Prof. Karl-Otto Bergmann, Dr. Carolin Wever
Rz. 108
Der Haftpflichtversicherer gewährt Rechtsschutz bei der Abwehr von unberechtigten und der Abwicklung von berechtigten Haftpflichtansprüchen. Die Versicherung umfasst die zur Verteidigung gebotenen gerichtlichen und außergerichtlichen Kosten (§ 101 Abs. 1 S. 1 VVG).
1. Zivilverfahren
Rz. 109
Im Arzthaftungsprozess übernimmt der Versicherer nach Ziff. 5.2 AHB im Namen des Versicherungsnehmers die Prozessführung auf seine Kosten. Die Prozesskosten werden nicht als Leistungen auf die Versicherungssumme angerechnet (Ziff. 6.5 AHB). Der Versicherer trägt demnach alle Kosten, auch wenn Schadensersatz und Prozesskosten zusammen die Deckungssumme überschreiten.

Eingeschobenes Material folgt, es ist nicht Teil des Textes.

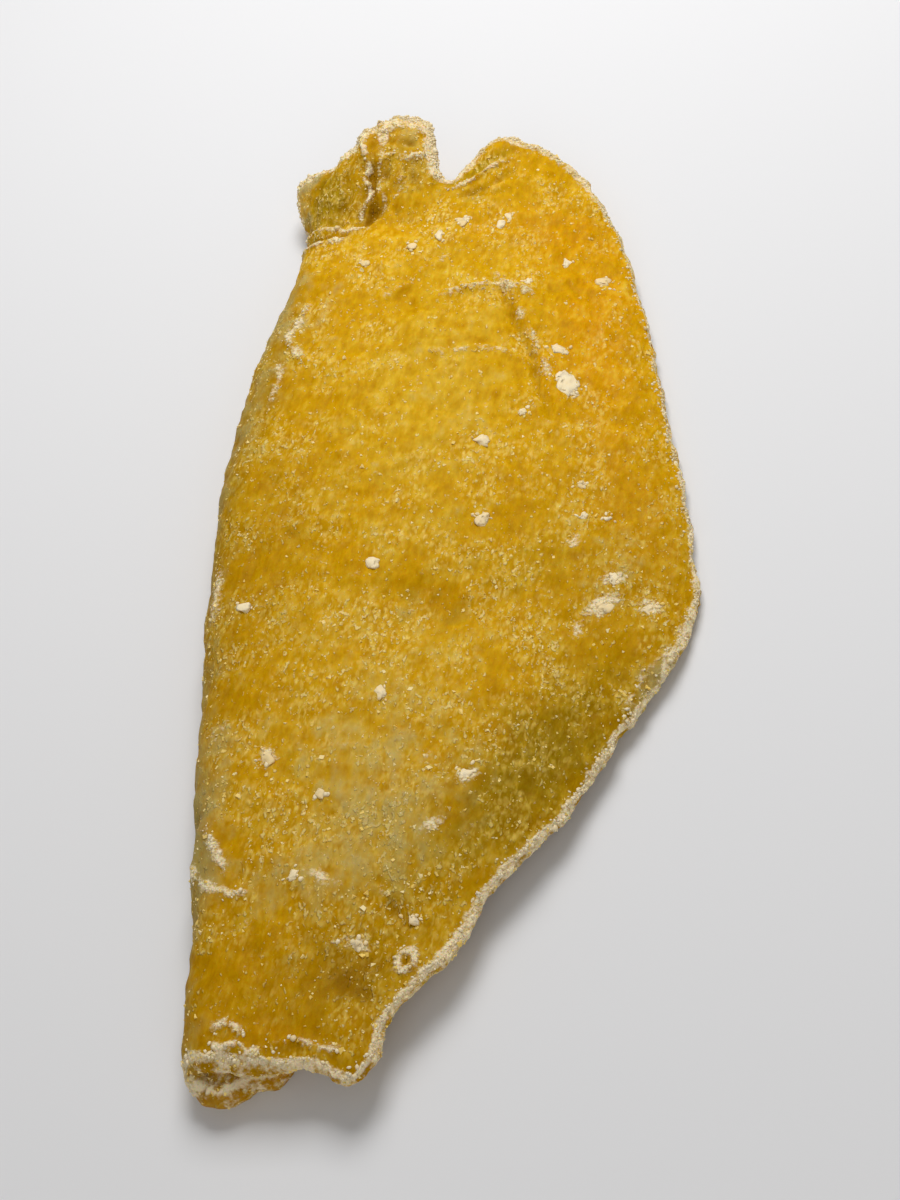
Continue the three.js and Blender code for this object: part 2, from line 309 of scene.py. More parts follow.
@dataclass(frozen=True)
class FlatPattern:
    """The slice's outline before it is bent, in four sides counter-clockwise, with a notch in its head."""

    foot: Stations = (
        (-24.4, -63.2), (-21.0, -65.4), (-17.6, -66.9), (-14.8, -66.2), (-12.2, -64.7),
        (-9.6, -64.8), (-4.3, -64.6), (-0.9, -64.0),
    )
    right: Stations = (
        (3.4, -65.2), (5.3, -62.9), (5.9, -59.4), (7.6, -56.1), (10.6, -52.1), (12.4, -47.4),
        (14.5, -42.8), (16.9, -39.4), (20.4, -33.5), (23.6, -25.5), (27.8, -15.8), (29.8, -8.8),
        (29.3, -3.5), (27.3, 5.2), (24.1, 16.4), (21.3, 26.8), (18.2, 37.4),
    )
    head: Stations = (
        (14.3, 47.7), (9.1, 56.3), (4.6, 60.0), (0.8, 61.4), (-2.8, 62.4), (-7.5, 63.4), (-12.0, 65.0),
        (-15.4, 65.6), (-18.2, 64.0), (-20.9, 61.9), (-22.5, 58.6), (-25.9, 58.0), (-29.6, 57.4),
    )
    left: Stations = (
        (-30.8, 54.8), (-30.0, 50.4), (-28.4, 45.6), (-29.2, 40.4), (-32.6, 34.0), (-37.6, 26.8),
        (-41.4, 14.0), (-41.8, 2.0), (-39.4, -11.0), (-36.0, -24.0), (-31.0, -42.0), (-26.8, -56.6),
    )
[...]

2. Selbstständiges Beweisverfahren
Rz. 110
Nach der neueren Rechtsprechung des BGH ist ein selbstständiges Beweisverfahren auch in Arzthaftungsangelegenheiten zulässig. Der Rechtsschutzanspruch entsteht bereits mit jeder ernstlichen Erhebung von Ansprüchen durch Dritte. Deshalb übernimmt der Versicherer ungeachtet dieser Diskussion auf jeden Fall auch die Kosten eines vom Patienten beantragten selbstständigen Beweisverfahrens.
3. Schlichtungsverfahren
Rz. 111
Alle Landesärztekammern haben, teils gemeinsam, Schlichtungsstellen bzw. Gutachterkommissionen zur unabhängigen, außergerichtlichen Überprüfung von Behandlungsfehlervorwürfen eingerichtet. Bei allen Unterschieden zwischen den einzelnen Verfahrensordnungen handelt es sich stets um ein freiwilliges Schlichtungs- und kein Schiedsverfahren. Die beteiligten Parteien, Arzt/Krankenhausträger, Patient und Versicherer, müssen der Durchführung des Schlichtungsverfahrens zustimmen. Die Gutachterkommission bzw. Schlichtungsstelle unterbreitet abschließend einen Einigungsvorschlag und trifft keine verbindliche Entscheidung.
Rz. 112
Da der Deckungsschutz auch die Kosten des Rechtsschutzes des Versicherungsnehmers umfasst, werden auch die Kosten des Verfahrens vor den Gutachterkommissionen bzw. Schlichtungsstellen der Landesärztekammer eingeschlossen. Die Haftpflichtversicherer leisten hier für den Versicherungsnehmer die von den Ärztekammern erhobenen Kostenbeiträge. Ebenso werden etwa anfallende Rechtsanwaltskosten des Versicherungsnehmers übernommen.
Rz. 113
Das Verfahren ist für den Patienten kostenfrei. Die Kosten für die Gutachtenerstellung übernimmt der Haftpflichtversicherer des Arztes. In dieser Phase beauftragt der Versicherer regelmäßig noch keinen Rechtsanwalt, sondern führt das Verfahren in eigener Regie durch. Erst wenn es trotz Schlichtungsspruchs zu einem Haftungsprozess kommt, wird ein Prozessbevollmächtigter eingeschaltet. Das im Schlichtungsverfahren eingeholte Gutachten kann im Wege des Urkundenbeweises verwertet werden. Im Einzelfall übernimmt der Versicherer nach Abstimmung auch die Kosten eines vom Arzt beauftragten Rechtsanwaltes. Die Bundesärztekammer geht davon aus, dass etwa ¼ aller Arzthaftpflichtfälle von den Gutachterkommissionen und Schlichtungsstellen bei den Ärztekammern bewertet werden. Prozentual betrachtet richten sich die Verfahren zu 70 % gegen Kliniken und zu 30 % gegen niedergelassene Ärzte oder Praxen. Die Zahlen haben sich bis heute nicht wesentlich geändert.